Golf in Ireland isn’t just a sport. It’s a test of character, creativity, and nerve. It’s not played in domes or manicured parks — it’s fought on the edge of the earth, where the Atlantic wind roars across ancient dunes and the fairways shift with the land’s natural mood.

Welcome to links golf — Irish-style. Where your 8-iron turns into a punch wedge, and your best reward after 18 holes is a quiet fire and a dram of something strong.

The Wind: Nature’s Caddie and Curse

On a true Irish links course, the wind doesn’t just hum in the background — it runs the show. It forces you to think differently, to trust your instincts, and to accept that your ball may not go where you thought it would.

You’ll learn to:

  • Keep it low and let it run
  • Rely more on feel than yardage
  • Laugh when your drive ends up 60 yards off line — because it happens to everyone

It’s not unfair. It’s just honest. By the back nine, you’ll start to get it — this is how the game was always meant to be played.

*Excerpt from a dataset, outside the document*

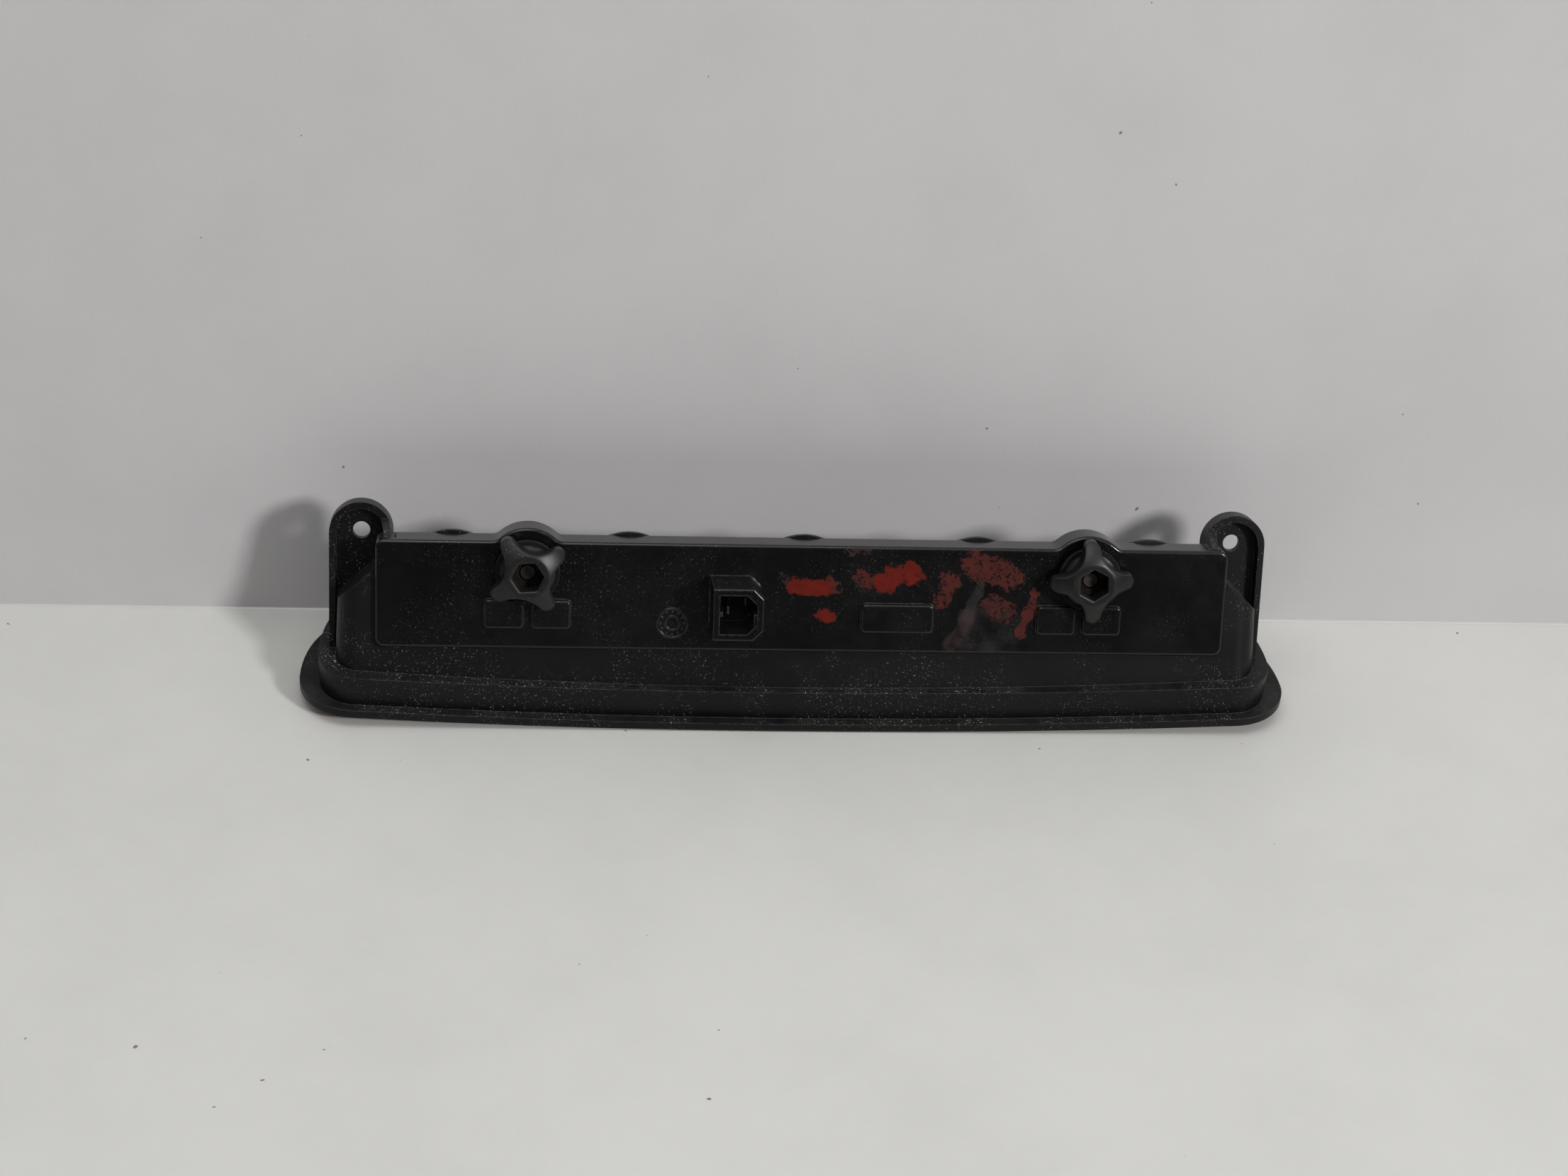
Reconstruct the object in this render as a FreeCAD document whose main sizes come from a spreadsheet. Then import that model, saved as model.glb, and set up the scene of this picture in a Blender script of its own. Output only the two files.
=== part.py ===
"""Third brake light: a black moulded housing with a red lens, five wedge-base bulbs and two star knobs.

The lamp stands on its lens, which is how it lies on a bench with its mounting side in view.
X runs along the lamp, Y from the mounting side to the far side, +Z away from the lens.
The origin is the lowest point of the lens, in the middle of the lamp's footprint.

The mounting face leans back, so most pieces are drawn upright in a "face frame" and then leaned:
its X is the lamp's X, its Y is the depth behind the block's front face and its Z climbs the face.
All lengths are millimetres and all angles degrees.
"""

import FreeCAD
import Part
import Sketcher
import math
import os

from FreeCAD import Placement, Rotation, Vector

DIMENSIONS = [
    # Lens flange and skirt, seen from above; both have egg-shaped ends.
    ("bend_radius", 2880, "the whole lens side is bent to this radius, middle lowest"),
    ("straight_half", 158.2, "half length of the straight long edges"),
    ("widest_line", 5.5, "the widest section lies this far ahead of the centre line"),
    ("flange_end", 19.2, "length of the flange's rounded ends"),
    ("flange_front", 24, "flange edge ahead of the centre line"),
    ("flange_back", 30, "flange edge behind the centre line"),
    ("flange_thick", 3.1, "flange thickness"),
    ("skirt_end", 12.4, "length of the skirt's rounded ends"),
    ("skirt_front", 20.4, "skirt wall ahead of the centre line"),
    ("skirt_back", 26.5, "skirt wall behind the centre line"),
    ("ledge_height", 14.4, "top of the skirt above the lowest point"),
    ("outline_height", 80, "height of the drawn outlines before they are trimmed by the bend"),
    ("wall", 2.2, "general wall thickness"),
    ("fit_gap", 0.05, "gap between pieces that fit into each other"),
    # Leaning block.
    ("lean", 20, "angle of the mounting face from upright"),
    ("face_foot", 17.2, "foot of the block's front face ahead of the centre line"),
    ("face_wall", 2.4, "thickness of the block's front wall"),
    ("block_half", 150.3, "half length of the tall part of the block"),
    ("roof_level", 52.8, "roof above the ledge, measured up the face"),
    ("roof_back", 8.4, "back edge of the roof behind the front face"),
    ("rear_foot_depth", 33.5, "foot of the back wall behind the front face"),
    ("rear_foot_level", 12.2, "foot of the back wall, measured up the face"),
    ("shoulder_half", 163.8, "half length of the low end blocks at their shoulder"),
    ("shoulder_foot", 164.8, "half length of the low end blocks at the ledge"),
    ("shoulder_level", 29.3, "outer end of the sloping shoulder"),
    ("shoulder_top", 41.8, "inner end of the sloping shoulder"),
    ("corner_radius", 8, "rounding of the end blocks' front corners"),
    ("root_depth", 6, "how far the block runs down into the skirt"),
    # Ears.
    ("ear_outer", 167, "outer face of the ear walls from the middle"),
    ("ear_centre", 155.9, "ear hole from the middle"),
    ("ear_level", 51.3, "ear hole, measured up the face"),
    ("ear_radius", 11.1, "outer radius of the ear arch"),
    ("ear_recess", 8.6, "inner radius of the ear arch"),
    ("ear_hole", 3.05, "radius of the mounting hole"),
    ("ear_rim", 12.2, "front edge of the ear rim behind the front face"),
    ("ear_floor", 17, "ear plate's front behind the front face"),
    ("ear_back", 19.4, "ear plate's back behind the front face"),
    ("ear_slot", 164.8, "inner face of the ear wall from the middle"),
    ("ear_seat", 8, "radius of the round seat behind each ear"),
    ("ear_seat_rise", 0.6, "the seat stands this far behind the ear plate"),
    ("ear_step", 0.4, "ledge between the block's end and the ear's channel"),
    ("web_width", 8, "curled web from the ear arch to the block's top corner, along the lamp"),
    # Light chambers.
    ("chamber_pitch", 62, "spacing of the five light chambers"),
    ("bulge_half_length", 28, "half width of a chamber bulge along the lamp"),
    ("bulge_depth", 15.5, "half width of a chamber bulge across the lamp"),
    ("bulge_rise", 47.9, "height of a chamber bulge above the ledge"),
    ("bulge_line", 8, "centre of the bulges behind the centre line"),
    # Cover on the mounting face.
    ("cover_proud", 3, "cover stands this far in front of the block"),
    ("cover_plate", 2.6, "thickness of the cover plate"),
    ("cover_bottom", 14.1, "lower edge of the cover, measured up the face"),
    ("cover_lip_half", 143.6, "half length of the cover's roof lip"),
    ("cover_lip", 2, "thickness of the cover's roof lip"),
    ("cover_corner", 3, "corner radius of the cover"),
    ("cover_round", 1.1, "rounding of the cover's front edges"),
    ("cover_rim", 1.6, "rim of the cover that meets the block"),
    ("opening_half", 146, "half length of the opening behind the cover"),
    ("opening_bottom", 17.5, "lower edge of the opening"),
    ("opening_top", 48.4, "upper edge of the opening"),
    ("bump_radius", 14.7, "half-round bump around each stud"),
    ("bump_blend", 4, "radius between bump and roof"),
    ("pad_width", 13.6, "small raised pad, along the lamp"),
    ("pad_height", 10.3, "raised pads, up the face"),
    ("pad_gap", 2.8, "gap between the two pads of a pair"),
    ("pad_rise", 2.2, "raised pads stand this far off the cover"),
    ("pad_level", 27.1, "centre of the raised pads, measured up the face"),
    ("pad_corner", 1.5, "rounding of the pads' corners"),
    ("pad_round", 0.7, "rounding of the pads' front edges"),
    ("pad_pair", 97.5, "centre of each pair of pads from the middle"),
    ("long_pad_width", 25.6, "long raised pad, along the lamp"),
    ("long_pad_centre", 32.6, "centre of the long raised pad from the middle"),
    # Connector socket.
    ("socket_centre", -25, "socket from the middle"),
    ("socket_level", 32.4, "socket centre, measured up the face"),
    ("socket_width", 17.6, "socket, along the lamp"),
    ("socket_height", 18.4, "socket, up the face"),
    ("socket_rise", 19, "socket stands this far off the cover"),
    ("socket_wall", 2.3, "socket wall"),
    ("socket_chamfer", 3.5, "socket corner chamfers"),
    ("socket_floor", 1.2, "socket floor above the cover's front"),
    ("socket_round", 0.5, "rounding of the socket's mouth"),
    ("key_width", 1.1, "keys in the socket, how far they stand in"),
    ("key_setback", 1, "keys start this far inside the mouth"),
    ("left_key_height", 1.6, "narrow key on the socket's left"),
    ("right_key_height", 5, "broad key on the socket's right"),
    ("mark_centre", -46.8, "moulded date ring from the middle"),
    ("mark_level", 24.2, "moulded date ring, measured up the face"),
    ("mark_radius", 5.5, "moulded date ring"),
    ("mark_rise", 0.25, "moulded date ring stands this far off the cover"),
    ("mark_line", 0.5, "line width of the moulded date ring"),
    ("mark_dot", 0.3, "radius of the date ring's dots"),
    # Studs and star knobs, M6.
    ("stud_left", -97.6, "left stud from the middle"),
    ("stud_right", 100.2, "right stud from the middle"),
    ("stud_level", 42.9, "studs, measured up the face"),
    ("stud_radius", 3, "M6 thread radius"),
    ("thread_pitch", 1, "M6 thread pitch"),
    ("thread_depth", 0.35, "depth of the thread grooves"),
    ("stud_reach", 4.2, "stud end in front of the cover"),
    ("stud_chamfer", 0.5, "chamfer of the stud end"),
    ("stud_head_radius", 5.4, "stud head"),
    ("stud_head_height", 3.6, "stud head"),
    ("running_gap", 0.06, "radial clearance of the turning parts"),
    ("bore_gap", 0.02, "radial clearance of the pressed-in studs and blades"),
    ("washer_gap", 2.35, "washer's underside in front of the cover"),
    ("washer_thick", 1.6, "captive washer"),
    ("washer_radius", 11.2, "captive washer"),
    ("neck_radius", 7.5, "knob neck inside the washer"),
    ("knob_gap", 0.1, "knob's underside above the washer"),
    ("knob_front", 12, "knob's front face in front of the cover"),
    ("knob_tip_reach", 14.9, "lobe tips from the knob's axis"),
    ("knob_tip_radius", 2.7, "rounding of the lobe tips"),
    ("knob_waist", 8, "narrowest radius between lobes"),
    ("knob_face_radius", 7.4, "flat part of the knob's front face"),
    ("knob_tip_height", 3.6, "lobe thickness at the tips"),
    ("neck_gap", 0.45, "underside of the knob's neck in front of the cover"),
    ("knob_floor", 0.8, "floor under the knob's hexagonal pocket"),
    ("knob_flare", 3, "hollow flare between the knob's foot and its lobes"),
    ("knob_foot_radius", 9.5, "the knob's round foot, on the washer"),
    ("knob_rim", 0.4, "upright edge of the knob's round foot"),
    ("knob_turn_left", 34, "direction of a lobe of the left knob"),
    ("knob_turn_right", 3.5, "direction of a lobe of the right knob"),
    ("nut_across", 10, "hexagon across flats"),
    ("nut_thick", 3.2, "hexagon nut, thin pattern"),
    ("nut_gap", 0.04, "clearance around the nut"),
    ("nut_turn", 30, "the pocket's flats face the lobes"),
    # Lens side.
    ("lens_edge", 4.2, "flange rim around the lens"),
    ("lens_thick", 1.8, "lens thickness"),
    ("seal_thick", 0.6, "lens seal thickness"),
    ("lens_wall_top", 9.1, "top of the lens's inner wall"),
    ("lens_wall", 1.6, "thickness of the lens's inner wall"),
    ("lens_gap", 0.1, "gap around the lens and its inner wall"),
    ("flute_pitch", 6.2, "spacing of the lens's inner ribs"),
    ("flute_rise", 0.5, "crest of the ribs above the lens plate"),
    ("reflector_level", 9.2, "underside of the reflector plate"),
    ("reflector_thick", 1.2, "reflector thickness"),
    ("bowl_half_length", 24, "half width of a reflector bowl along the lamp"),
    ("bowl_depth", 14.5, "half width of a reflector bowl across the lamp"),
    ("bowl_rise", 37, "height of a reflector bowl above its centre"),
    ("bowl_line", 5, "centre of the bowls behind the centre line"),
    ("bowl_foot", 0.8, "centre of the bowls above the reflector's underside"),
    ("port_gap", 0.7, "radial room around each bulb holder"),
    # Bulbs and wiring.
    ("bulb_level", 24, "bulb axes, measured up the face"),
    ("bulb_radius", 4.7, "bulb glass"),
    ("bulb_length", 24, "bulb glass with its wedge base"),
    ("glass_thick", 0.6, "bulb glass"),
    ("wedge_thick", 2.4, "wedge base of the bulbs"),
    ("wedge_foot", 1, "foot of the wedge behind the block's front face"),
    ("wedge_gap", 0.05, "clearance of the wedge in its slot"),
    ("lead_radius", 0.25, "leads that carry the filament"),
    ("lead_length", 7, "leads that carry the filament"),
    ("lead_spacing", 4, "distance between the two leads"),
    ("coil_radius", 0.45, "filament coil"),
    ("coil_length", 5, "filament coil"),
    ("holder_radius", 6.2, "bulb holder"),
    ("holder_length", 8, "bulb holder"),
    ("holder_flat", 5.5, "flat on top of the bulb holder, above its axis"),
    ("finger_offset", 1.9, "contact fingers beside the bulb axes"),
    ("finger_width", 1.6, "contact fingers"),
    ("strip_thick", 0.5, "contact strips"),
    ("strip_width", 2, "contact strips"),
    ("strip_reach", 130, "half length of the contact strips"),
    ("blade_width", 2.8, "connector blades"),
    ("blade_thick", 0.8, "connector blades"),
    ("blade_reach", 11.5, "connector blades in front of the cover"),
    ("blade_foot", 0.4, "bent foot of the blades, against the strip"),
    ("supply_level", 32.2, "supply strip, measured up the face"),
    ("ground_level", 35.4, "ground strip, measured up the face"),
    ("supply_depth", 0.8, "supply strip behind the block's front face"),
    ("ground_depth", 2, "ground strip behind the block's front face"),
    ("supply_blade", -28.2, "supply blade from the middle"),
    ("ground_blade", -22.2, "ground blade from the middle"),
]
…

The Wedges: Creativity Over Power

Links golf is all about imagination. There’s rarely one right way to play a shot. It’s about feel, bounce, and trusting your eyes.

You might:

  • Bump one into a bank
  • Run it up from 30 yards out
  • Even putt from the fairway if it makes sense

Courses like Lahinch, with its blind par-3 over a dune, or Royal Portrush, where each hole throws something different at you, make every round a creative test. Carne? That place is pure wild poetry.

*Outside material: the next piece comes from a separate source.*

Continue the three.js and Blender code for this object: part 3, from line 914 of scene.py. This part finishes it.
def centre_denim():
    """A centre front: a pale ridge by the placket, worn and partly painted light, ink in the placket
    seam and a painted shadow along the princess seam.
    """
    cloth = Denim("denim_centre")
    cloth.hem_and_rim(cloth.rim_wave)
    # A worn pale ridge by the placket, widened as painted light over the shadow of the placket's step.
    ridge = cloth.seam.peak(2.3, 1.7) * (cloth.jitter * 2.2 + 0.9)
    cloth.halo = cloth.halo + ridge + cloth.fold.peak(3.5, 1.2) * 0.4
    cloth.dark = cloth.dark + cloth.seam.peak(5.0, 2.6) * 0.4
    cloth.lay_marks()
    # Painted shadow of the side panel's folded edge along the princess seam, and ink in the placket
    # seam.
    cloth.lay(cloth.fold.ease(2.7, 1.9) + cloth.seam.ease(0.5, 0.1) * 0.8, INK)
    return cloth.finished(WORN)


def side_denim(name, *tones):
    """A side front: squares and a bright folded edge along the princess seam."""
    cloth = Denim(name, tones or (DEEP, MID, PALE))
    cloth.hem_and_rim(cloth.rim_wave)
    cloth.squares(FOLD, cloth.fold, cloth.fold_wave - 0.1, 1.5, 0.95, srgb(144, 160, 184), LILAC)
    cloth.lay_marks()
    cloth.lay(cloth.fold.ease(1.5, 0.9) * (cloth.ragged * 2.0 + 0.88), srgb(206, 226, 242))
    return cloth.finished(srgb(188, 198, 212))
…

This isn’t a game of brute force. It’s where your short game becomes art.

The Whiskey: Post-Round Poetry

After the wind and the wedge play, the ritual is simple: head to a local pub, settle into a corner, and warm up with a glass of something rich and honest.

Some go-tos:

  • Redbreast 12 — full-bodied, smooth, comforting
  • Green Spot — bright, grassy, easy to love
  • Teeling or Powers — familiar favourites with local charm

Pair it with a pint or a seafood chowder, and the round feels complete — no matter what the scorecard says.

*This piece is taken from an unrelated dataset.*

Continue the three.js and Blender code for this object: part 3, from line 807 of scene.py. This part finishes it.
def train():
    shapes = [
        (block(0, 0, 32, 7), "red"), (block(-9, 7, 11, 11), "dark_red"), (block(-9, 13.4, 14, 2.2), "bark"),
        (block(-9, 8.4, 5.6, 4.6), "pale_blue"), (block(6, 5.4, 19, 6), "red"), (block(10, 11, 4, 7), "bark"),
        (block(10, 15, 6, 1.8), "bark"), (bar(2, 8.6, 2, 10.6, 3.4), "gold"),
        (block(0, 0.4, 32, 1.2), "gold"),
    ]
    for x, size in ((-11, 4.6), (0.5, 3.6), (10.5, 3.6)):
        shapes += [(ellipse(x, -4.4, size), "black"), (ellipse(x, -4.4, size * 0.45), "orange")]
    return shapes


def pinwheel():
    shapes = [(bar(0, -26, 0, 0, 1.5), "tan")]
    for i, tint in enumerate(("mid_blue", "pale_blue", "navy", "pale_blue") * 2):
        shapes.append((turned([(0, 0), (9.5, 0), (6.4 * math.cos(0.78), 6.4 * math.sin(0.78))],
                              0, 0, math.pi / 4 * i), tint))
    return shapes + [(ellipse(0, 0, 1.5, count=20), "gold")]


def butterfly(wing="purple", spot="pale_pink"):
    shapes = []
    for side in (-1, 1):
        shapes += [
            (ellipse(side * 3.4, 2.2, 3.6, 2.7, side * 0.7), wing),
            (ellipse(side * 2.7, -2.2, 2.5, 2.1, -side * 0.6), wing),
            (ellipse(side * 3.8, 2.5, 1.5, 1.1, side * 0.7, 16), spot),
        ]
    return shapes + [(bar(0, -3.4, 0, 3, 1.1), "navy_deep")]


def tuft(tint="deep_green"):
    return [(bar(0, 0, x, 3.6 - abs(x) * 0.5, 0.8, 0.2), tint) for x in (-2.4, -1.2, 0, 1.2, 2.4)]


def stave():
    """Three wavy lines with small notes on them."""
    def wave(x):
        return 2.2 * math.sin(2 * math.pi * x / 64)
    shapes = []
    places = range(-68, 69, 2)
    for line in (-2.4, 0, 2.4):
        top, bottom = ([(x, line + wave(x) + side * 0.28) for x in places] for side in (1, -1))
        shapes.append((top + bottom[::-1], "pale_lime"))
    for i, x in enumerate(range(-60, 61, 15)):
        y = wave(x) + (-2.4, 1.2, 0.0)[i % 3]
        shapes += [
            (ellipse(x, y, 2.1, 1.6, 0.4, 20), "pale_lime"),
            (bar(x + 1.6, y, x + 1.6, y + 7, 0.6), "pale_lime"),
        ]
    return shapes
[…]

The Experience: Beauty in the Brutal

Yes, the bunkers bite and the weather turns without warning. But the views? Unmatched.

You’ll remember:

  • A rainbow stretching over Ballybunion’s cliffs
  • The stillness before your swing at Waterville
  • A golden sunset at the top of Tralee’s dunes

This isn’t just golf. It’s story, landscape, and feeling — all wrapped into one unforgettable walk.

Why It Stays With You

Irish links golf doesn’t ask for perfection. It asks you to let go a little. To lean into the challenge. To laugh through the gusts and grind out the tough lies. And to savour the small moments — the well-struck punch shot, the unexpected par, the quiet clink of glasses after the round.

You’ll leave with windburn on your cheeks, dirt on your shoes, and a memory that’ll last longer than any score.

Here, the game becomes something deeper. Something wild. Something worth chasing again and again.